Per the guide, some examples of when an individual must submit a tax return for the 2026 year of assessment are:

  • Receiving gross income from employment, from more than one employer, and which exceeds the tax threshold.
  • Remuneration has been received or accrued to that person, in respect of services rendered outside of South Africa.
  • Is a South African tax resident with a capital gain or loss exceeding R40,000.
  • The individual was granted a taxable benefit in the form of a right of use of a motor vehicle, and/or receives any taxable allowance, and whose gross income exceeds the applicable tax threshold.
  • SARS issues an income tax return or requests an individual to furnish an income tax return, regardless of the amount of income received or accrued.

The guide goes further, setting out requirements for the accuracy of information disclosed in the tax return submission process, but more importantly, the sanctions taxpayers may face when they falter.
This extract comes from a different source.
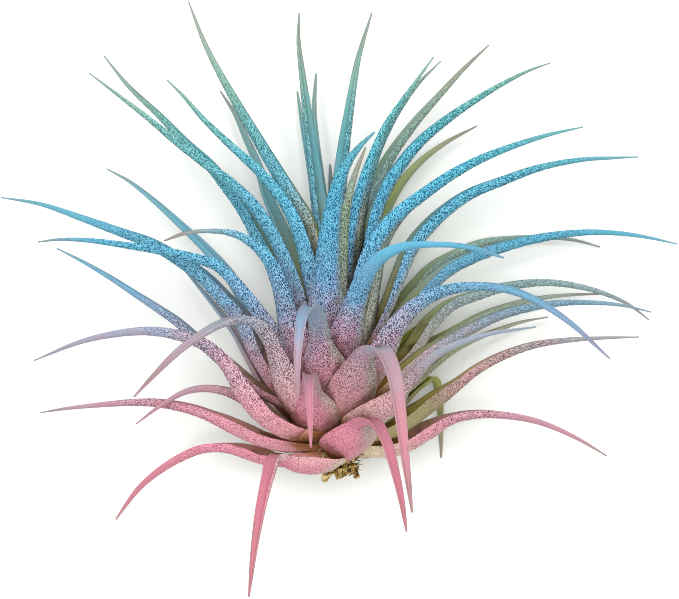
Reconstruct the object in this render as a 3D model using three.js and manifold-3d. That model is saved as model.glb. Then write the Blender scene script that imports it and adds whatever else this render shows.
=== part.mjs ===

Non-compliance can lead to criminal charges

Taking it from the ground up, Baijoo said there are some basics taxpayers need to know to stay on the right side in SARS’ War on Non-Compliance.

The guide clearly illustrates some examples of “criminal behaviour”, as contained in section 234 of the Tax Administration Act, which provides a laundry list of actions and inactions which constitute criminal offences.

This list includes acts committed due to a lack of tax literacy, such as retaining specific documentary items or issuing an incomplete document to SARS.

“On the flip side, failure to commit acts, such as the submission of a tax return or notifying SARS of a change in registered particulars, may also result in criminal charges being laid against you,” Baijoo said.

The listed offences range from the obvious, such as pretending to be a SARS official, to the seemingly unassuming, such as submitting erroneous statements to SARS.

However, Baijoo warned that all of these offences carry a liability, upon conviction, of a fine or a maximum prison sentence of two years.

Criminal offences relating to “tax evasion”, as contained in section 235 of the Tax Administration Act, carry a liability, upon conviction, of a fine or a maximum prison sentence of 5 years.

This includes making false statements on a tax return with the intent to evade tax or obtain an undue refund.

Penalties rack up quickly

As a starting point, Baijoo stressed that South Africans must meet their tax filing obligations to stay on the taxman’s good side.

“Where there is a failure to meet the filing season deadline, SARS will have no patience for late submission, and the monthly levying of administrative penalties will commence.”

He cautioned that these recurring penalties may reach up to R16,000 per outstanding tax return, per month.

“Whilst this may not sound like a heavy price to pay for your non-compliance, the monthly administrative penalties can quickly rack up, where multiple returns are outstanding for an extended period of time.”

“If this is not enough, there are also under-payment penalties which SARS impose, together with interest on both under-payment and late payment, ranging between 11.25% and 10.50% over the 2026 year of assessment.”

Baijoo warned that over time, this can snowball into someone’s original tax liability doubling or even tripling the amount owed to the revenue authority. “You are liable for the full amount.”

“Where you find yourself on the wrong side of the tax laws, it is imperative to ensure a timeous response or tax return submission to SARS, with all correct supporting documentation.”

If taxpayers fail at this first hurdle and make an incorrect disclosure, they will feel the walls closing in when those Estimate/Additional Assessments are raised, or Final Demands are issued for overdue tax debts.

“The nail in the coffin is always the Understatement Penalties, capping at a bank-breaking 200% of the capital taxes due.”

As a rule of thumb, once the penalties start rolling in, Baijoo said that any and all correspondence from SARS should be addressed holistically by a strong, multifaceted tax, legal, and financial team.

In instances of non-compliance with tax laws, legal professional privilege is a must, especially where SARS have suspicion of, or has already detected current/historic non-compliance, or “risk(s)”.

This will not only help safeguard taxpayers against hard times but also allow the proper legal steps to be taken, preventing SARS from implementing aggressive collection measures.